• Exercise materials:
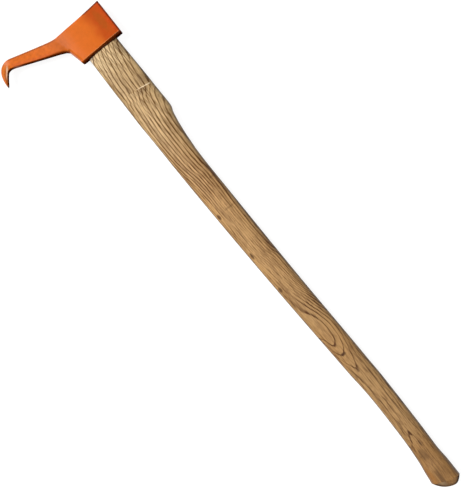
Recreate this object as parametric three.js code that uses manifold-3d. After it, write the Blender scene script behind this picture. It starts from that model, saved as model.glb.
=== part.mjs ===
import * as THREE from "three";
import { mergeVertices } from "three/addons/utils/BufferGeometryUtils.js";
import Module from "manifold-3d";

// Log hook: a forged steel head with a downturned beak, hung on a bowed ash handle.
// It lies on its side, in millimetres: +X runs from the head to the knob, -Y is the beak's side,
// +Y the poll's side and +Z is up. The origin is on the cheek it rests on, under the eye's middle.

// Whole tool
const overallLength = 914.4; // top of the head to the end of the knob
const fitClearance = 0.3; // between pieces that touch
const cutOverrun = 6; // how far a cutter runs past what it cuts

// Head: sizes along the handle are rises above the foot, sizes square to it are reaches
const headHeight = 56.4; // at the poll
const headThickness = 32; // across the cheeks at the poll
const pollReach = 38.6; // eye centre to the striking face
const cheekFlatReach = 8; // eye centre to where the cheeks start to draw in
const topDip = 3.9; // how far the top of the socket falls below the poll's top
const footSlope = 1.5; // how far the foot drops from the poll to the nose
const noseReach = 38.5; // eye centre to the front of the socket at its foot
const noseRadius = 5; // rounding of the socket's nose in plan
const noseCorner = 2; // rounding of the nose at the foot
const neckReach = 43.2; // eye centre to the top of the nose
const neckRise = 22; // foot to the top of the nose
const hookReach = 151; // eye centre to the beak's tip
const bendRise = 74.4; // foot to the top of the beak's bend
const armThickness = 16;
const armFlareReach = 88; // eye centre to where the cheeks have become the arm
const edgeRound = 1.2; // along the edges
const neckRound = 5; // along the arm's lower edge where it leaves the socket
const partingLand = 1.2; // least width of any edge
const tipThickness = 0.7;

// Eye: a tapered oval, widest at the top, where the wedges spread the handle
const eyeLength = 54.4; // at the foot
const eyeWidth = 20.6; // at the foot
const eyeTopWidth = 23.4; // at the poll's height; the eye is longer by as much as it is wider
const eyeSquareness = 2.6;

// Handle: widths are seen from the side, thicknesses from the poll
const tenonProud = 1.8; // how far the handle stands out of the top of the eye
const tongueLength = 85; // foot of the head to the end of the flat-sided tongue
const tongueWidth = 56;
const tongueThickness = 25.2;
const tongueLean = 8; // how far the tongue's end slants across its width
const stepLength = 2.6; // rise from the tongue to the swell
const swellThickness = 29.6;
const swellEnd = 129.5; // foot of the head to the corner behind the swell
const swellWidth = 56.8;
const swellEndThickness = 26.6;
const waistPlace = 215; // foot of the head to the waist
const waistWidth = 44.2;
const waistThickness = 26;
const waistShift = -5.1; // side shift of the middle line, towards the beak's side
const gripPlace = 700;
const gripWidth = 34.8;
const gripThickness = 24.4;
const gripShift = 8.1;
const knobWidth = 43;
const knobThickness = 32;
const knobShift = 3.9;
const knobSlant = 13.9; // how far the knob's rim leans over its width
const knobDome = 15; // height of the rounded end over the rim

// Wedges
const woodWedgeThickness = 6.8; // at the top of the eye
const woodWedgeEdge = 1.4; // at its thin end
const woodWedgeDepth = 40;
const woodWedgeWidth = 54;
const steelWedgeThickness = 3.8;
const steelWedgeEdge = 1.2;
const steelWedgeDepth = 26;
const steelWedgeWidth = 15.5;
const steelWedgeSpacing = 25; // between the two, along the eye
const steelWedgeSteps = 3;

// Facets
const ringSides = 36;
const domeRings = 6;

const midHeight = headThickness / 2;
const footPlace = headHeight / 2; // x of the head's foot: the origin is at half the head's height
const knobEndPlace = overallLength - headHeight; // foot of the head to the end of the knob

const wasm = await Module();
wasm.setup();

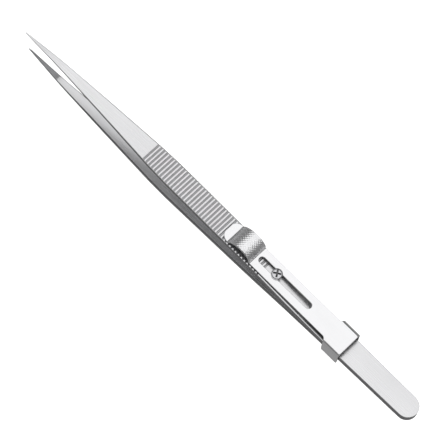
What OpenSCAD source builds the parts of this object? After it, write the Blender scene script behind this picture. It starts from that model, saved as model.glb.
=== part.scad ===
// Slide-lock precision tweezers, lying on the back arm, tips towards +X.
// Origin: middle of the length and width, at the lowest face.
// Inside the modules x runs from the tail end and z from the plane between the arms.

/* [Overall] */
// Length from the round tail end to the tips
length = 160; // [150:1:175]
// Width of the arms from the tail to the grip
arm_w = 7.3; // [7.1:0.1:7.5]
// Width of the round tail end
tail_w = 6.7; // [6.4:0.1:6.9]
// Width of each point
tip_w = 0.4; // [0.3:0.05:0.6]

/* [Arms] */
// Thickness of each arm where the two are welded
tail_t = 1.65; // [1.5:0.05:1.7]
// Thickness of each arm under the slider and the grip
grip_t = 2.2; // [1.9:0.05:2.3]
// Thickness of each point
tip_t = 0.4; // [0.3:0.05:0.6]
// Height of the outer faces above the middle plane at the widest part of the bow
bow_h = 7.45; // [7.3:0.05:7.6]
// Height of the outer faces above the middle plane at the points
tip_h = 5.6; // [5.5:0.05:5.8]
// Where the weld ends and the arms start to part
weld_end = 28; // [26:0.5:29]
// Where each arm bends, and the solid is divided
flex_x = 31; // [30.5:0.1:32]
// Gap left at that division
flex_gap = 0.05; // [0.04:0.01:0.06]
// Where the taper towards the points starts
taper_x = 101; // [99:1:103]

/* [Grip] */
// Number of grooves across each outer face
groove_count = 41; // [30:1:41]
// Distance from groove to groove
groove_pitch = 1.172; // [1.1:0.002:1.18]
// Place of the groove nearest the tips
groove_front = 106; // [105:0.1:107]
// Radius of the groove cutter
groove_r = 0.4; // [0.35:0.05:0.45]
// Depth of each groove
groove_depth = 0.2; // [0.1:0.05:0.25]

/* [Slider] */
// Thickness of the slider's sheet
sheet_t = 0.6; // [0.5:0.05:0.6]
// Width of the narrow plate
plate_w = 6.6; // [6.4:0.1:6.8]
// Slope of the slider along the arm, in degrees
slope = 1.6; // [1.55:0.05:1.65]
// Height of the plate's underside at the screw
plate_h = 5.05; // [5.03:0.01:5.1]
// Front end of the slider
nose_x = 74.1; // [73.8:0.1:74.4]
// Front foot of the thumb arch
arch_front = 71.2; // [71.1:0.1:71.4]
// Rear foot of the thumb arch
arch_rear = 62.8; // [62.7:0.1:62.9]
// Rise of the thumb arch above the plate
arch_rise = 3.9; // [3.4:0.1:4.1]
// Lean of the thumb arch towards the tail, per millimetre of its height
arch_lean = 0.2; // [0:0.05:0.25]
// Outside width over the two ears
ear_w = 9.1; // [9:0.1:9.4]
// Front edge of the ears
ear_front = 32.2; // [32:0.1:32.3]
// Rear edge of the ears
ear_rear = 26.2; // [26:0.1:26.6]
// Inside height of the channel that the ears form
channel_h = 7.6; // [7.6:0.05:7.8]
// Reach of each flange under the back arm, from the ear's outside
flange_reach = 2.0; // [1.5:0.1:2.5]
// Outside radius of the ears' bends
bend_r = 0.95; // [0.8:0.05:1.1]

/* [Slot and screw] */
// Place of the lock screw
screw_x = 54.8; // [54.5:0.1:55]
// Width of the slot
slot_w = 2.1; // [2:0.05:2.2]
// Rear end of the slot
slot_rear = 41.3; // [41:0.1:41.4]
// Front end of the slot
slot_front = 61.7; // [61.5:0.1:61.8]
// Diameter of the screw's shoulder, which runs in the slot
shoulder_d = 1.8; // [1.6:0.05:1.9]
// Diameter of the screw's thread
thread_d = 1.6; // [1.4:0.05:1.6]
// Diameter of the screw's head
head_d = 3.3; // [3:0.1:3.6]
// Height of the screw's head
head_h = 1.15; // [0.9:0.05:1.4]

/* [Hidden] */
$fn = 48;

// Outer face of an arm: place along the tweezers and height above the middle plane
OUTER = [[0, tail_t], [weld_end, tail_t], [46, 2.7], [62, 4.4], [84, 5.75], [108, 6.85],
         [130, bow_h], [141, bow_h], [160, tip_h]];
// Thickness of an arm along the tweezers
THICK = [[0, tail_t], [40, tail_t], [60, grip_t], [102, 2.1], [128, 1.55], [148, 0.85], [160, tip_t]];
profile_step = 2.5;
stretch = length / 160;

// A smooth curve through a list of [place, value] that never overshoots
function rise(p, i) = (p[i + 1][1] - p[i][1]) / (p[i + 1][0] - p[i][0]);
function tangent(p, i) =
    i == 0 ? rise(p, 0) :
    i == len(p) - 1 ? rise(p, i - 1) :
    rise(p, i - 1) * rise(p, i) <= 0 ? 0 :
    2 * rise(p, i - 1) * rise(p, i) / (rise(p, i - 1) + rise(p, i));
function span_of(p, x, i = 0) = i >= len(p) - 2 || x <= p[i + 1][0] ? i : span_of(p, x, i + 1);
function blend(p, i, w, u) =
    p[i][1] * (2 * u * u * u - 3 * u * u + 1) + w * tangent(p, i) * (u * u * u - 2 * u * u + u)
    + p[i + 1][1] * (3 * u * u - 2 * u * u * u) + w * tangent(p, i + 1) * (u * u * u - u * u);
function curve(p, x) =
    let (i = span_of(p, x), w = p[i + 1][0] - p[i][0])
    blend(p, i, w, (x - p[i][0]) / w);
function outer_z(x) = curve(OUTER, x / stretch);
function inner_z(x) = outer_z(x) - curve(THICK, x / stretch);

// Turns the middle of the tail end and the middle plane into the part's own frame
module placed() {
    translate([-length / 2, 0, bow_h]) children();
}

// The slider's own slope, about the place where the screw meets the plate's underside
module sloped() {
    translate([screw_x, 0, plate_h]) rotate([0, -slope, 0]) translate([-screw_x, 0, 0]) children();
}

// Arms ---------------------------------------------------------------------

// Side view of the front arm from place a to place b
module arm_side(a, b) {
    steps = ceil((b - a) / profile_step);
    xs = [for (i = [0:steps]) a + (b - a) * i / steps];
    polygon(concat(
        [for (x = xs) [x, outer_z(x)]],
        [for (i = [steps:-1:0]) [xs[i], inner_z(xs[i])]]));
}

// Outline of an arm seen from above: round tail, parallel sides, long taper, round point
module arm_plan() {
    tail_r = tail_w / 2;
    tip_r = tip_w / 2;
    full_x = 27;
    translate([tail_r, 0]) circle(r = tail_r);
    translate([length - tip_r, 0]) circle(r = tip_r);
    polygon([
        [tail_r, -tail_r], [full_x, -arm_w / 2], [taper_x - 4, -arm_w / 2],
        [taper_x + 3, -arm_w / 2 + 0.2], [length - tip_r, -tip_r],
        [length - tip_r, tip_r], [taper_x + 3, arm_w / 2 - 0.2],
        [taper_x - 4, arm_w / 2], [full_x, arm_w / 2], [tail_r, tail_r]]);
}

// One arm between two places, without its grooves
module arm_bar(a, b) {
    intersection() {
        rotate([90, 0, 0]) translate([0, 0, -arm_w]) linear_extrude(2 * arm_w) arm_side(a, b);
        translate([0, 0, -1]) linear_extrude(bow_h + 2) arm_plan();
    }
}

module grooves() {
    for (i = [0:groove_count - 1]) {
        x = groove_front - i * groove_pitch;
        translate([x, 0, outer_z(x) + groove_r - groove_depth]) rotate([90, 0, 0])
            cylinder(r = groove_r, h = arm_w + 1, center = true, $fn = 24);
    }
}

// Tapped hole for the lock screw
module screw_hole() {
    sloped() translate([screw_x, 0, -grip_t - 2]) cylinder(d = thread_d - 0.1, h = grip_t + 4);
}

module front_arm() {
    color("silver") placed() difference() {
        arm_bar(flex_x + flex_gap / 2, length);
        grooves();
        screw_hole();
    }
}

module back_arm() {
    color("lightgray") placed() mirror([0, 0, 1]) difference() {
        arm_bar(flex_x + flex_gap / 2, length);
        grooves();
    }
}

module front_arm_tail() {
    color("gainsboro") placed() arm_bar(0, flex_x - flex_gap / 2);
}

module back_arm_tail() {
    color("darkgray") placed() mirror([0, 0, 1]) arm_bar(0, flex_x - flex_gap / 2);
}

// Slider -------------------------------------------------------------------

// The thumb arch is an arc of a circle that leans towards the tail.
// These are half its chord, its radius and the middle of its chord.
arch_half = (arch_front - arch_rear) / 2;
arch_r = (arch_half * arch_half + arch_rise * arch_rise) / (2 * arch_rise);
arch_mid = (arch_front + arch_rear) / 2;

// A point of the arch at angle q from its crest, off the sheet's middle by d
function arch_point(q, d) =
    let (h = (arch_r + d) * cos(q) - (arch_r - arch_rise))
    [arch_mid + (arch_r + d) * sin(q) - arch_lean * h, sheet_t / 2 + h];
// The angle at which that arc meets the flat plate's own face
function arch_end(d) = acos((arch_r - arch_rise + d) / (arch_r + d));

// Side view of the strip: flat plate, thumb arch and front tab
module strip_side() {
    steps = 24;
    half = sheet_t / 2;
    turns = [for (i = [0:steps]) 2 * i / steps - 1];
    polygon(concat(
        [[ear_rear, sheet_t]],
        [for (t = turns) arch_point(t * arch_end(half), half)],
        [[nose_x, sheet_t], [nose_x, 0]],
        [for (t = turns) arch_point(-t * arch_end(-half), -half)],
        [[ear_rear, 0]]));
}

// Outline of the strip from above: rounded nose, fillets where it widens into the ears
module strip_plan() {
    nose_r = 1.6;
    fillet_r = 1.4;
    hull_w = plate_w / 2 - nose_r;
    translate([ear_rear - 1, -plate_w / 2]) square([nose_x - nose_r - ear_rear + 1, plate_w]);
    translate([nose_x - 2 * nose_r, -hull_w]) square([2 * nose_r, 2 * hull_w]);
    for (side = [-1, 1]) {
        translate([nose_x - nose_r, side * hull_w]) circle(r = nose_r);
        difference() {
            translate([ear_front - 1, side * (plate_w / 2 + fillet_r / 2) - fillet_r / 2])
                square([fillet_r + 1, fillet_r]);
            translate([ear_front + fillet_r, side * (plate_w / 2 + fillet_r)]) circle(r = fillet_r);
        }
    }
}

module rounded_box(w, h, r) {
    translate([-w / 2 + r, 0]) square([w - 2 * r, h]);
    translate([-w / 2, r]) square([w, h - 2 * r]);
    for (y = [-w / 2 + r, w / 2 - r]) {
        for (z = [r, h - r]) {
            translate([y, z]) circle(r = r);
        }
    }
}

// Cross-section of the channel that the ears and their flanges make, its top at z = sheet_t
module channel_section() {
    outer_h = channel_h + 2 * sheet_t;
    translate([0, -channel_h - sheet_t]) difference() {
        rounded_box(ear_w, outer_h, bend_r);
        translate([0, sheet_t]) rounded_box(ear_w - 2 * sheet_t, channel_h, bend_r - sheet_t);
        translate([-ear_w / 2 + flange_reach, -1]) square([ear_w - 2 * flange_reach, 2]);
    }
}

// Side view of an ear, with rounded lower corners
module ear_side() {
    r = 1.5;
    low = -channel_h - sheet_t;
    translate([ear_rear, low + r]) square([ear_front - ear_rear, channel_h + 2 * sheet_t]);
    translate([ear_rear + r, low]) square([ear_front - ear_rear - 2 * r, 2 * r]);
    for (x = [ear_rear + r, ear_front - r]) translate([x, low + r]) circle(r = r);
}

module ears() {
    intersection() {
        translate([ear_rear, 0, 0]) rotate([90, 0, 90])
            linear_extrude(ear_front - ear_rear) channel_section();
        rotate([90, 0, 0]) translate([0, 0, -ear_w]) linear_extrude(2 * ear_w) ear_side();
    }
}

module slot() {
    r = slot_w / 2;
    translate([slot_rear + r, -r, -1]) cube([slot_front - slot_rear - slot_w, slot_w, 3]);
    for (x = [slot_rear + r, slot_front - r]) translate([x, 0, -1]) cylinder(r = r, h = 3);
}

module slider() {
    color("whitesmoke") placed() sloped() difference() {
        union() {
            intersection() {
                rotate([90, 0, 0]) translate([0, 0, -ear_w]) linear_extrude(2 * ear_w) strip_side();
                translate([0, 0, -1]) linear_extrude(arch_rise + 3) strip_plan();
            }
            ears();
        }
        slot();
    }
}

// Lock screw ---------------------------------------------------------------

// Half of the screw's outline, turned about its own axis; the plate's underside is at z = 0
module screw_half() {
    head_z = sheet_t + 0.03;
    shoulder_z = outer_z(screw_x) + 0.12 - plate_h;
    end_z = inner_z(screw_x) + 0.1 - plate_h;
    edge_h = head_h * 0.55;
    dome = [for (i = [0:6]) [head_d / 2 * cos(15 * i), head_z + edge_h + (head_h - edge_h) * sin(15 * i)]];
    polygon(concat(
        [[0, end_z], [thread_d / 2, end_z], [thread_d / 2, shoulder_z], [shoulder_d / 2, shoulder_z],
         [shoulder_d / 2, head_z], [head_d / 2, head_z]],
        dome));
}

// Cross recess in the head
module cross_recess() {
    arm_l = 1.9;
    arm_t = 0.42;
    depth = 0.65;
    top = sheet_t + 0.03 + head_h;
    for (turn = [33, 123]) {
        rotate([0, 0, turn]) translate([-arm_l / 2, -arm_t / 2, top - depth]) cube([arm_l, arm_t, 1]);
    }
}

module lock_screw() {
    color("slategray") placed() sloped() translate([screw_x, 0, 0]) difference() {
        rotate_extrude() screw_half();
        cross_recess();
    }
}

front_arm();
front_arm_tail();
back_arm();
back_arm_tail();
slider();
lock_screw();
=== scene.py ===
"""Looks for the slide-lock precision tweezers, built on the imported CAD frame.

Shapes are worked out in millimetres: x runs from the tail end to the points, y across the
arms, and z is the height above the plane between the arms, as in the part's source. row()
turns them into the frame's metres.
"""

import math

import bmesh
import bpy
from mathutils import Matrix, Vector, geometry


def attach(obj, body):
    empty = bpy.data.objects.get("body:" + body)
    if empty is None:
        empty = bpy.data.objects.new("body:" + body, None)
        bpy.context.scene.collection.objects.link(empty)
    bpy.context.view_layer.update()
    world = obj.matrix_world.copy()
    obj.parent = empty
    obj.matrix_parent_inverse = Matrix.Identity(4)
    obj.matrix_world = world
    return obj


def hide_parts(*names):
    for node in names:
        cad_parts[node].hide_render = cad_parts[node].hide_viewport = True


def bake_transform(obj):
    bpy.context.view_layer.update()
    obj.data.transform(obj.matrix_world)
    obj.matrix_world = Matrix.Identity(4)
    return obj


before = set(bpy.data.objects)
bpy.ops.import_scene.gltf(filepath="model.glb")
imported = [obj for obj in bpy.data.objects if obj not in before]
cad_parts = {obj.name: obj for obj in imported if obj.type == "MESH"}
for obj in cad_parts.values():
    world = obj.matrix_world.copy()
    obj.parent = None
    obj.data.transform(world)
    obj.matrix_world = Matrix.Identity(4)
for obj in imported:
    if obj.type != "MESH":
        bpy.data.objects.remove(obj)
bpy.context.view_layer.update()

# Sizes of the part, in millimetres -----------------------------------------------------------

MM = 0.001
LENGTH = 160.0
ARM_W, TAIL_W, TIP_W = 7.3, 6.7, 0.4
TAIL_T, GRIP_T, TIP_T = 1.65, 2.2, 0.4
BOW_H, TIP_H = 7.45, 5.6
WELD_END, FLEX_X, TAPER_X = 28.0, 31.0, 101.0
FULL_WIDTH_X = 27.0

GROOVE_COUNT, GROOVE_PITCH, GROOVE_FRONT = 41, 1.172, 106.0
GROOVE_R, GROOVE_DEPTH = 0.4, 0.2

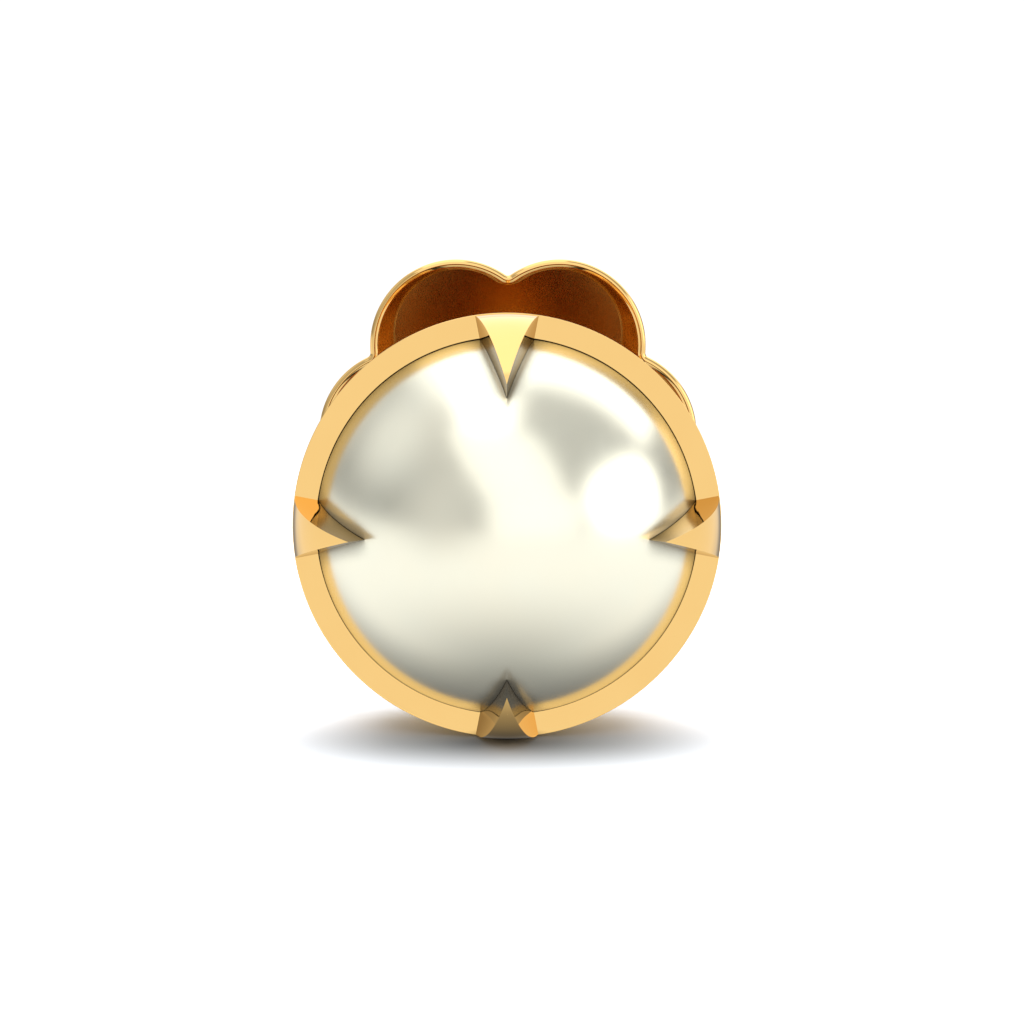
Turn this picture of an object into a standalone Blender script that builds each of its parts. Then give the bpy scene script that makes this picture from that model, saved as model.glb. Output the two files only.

• Task goal: Reproduce word for word the material above, beginning with the line that contains "What OpenSCAD source" and ending with the line that contains "taper_x = 101; // [99:1:103]".

• Solved problem:
What OpenSCAD source builds the parts of this object? After it, write the Blender scene script behind this picture. It starts from that model, saved as model.glb.
=== part.scad ===
// Slide-lock precision tweezers, lying on the back arm, tips towards +X.
// Origin: middle of the length and width, at the lowest face.
// Inside the modules x runs from the tail end and z from the plane between the arms.

/* [Overall] */
// Length from the round tail end to the tips
length = 160; // [150:1:175]
// Width of the arms from the tail to the grip
arm_w = 7.3; // [7.1:0.1:7.5]
// Width of the round tail end
tail_w = 6.7; // [6.4:0.1:6.9]
// Width of each point
tip_w = 0.4; // [0.3:0.05:0.6]

/* [Arms] */
// Thickness of each arm where the two are welded
tail_t = 1.65; // [1.5:0.05:1.7]
// Thickness of each arm under the slider and the grip
grip_t = 2.2; // [1.9:0.05:2.3]
// Thickness of each point
tip_t = 0.4; // [0.3:0.05:0.6]
// Height of the outer faces above the middle plane at the widest part of the bow
bow_h = 7.45; // [7.3:0.05:7.6]
// Height of the outer faces above the middle plane at the points
tip_h = 5.6; // [5.5:0.05:5.8]
// Where the weld ends and the arms start to part
weld_end = 28; // [26:0.5:29]
// Where each arm bends, and the solid is divided
flex_x = 31; // [30.5:0.1:32]
// Gap left at that division
flex_gap = 0.05; // [0.04:0.01:0.06]
// Where the taper towards the points starts
taper_x = 101; // [99:1:103]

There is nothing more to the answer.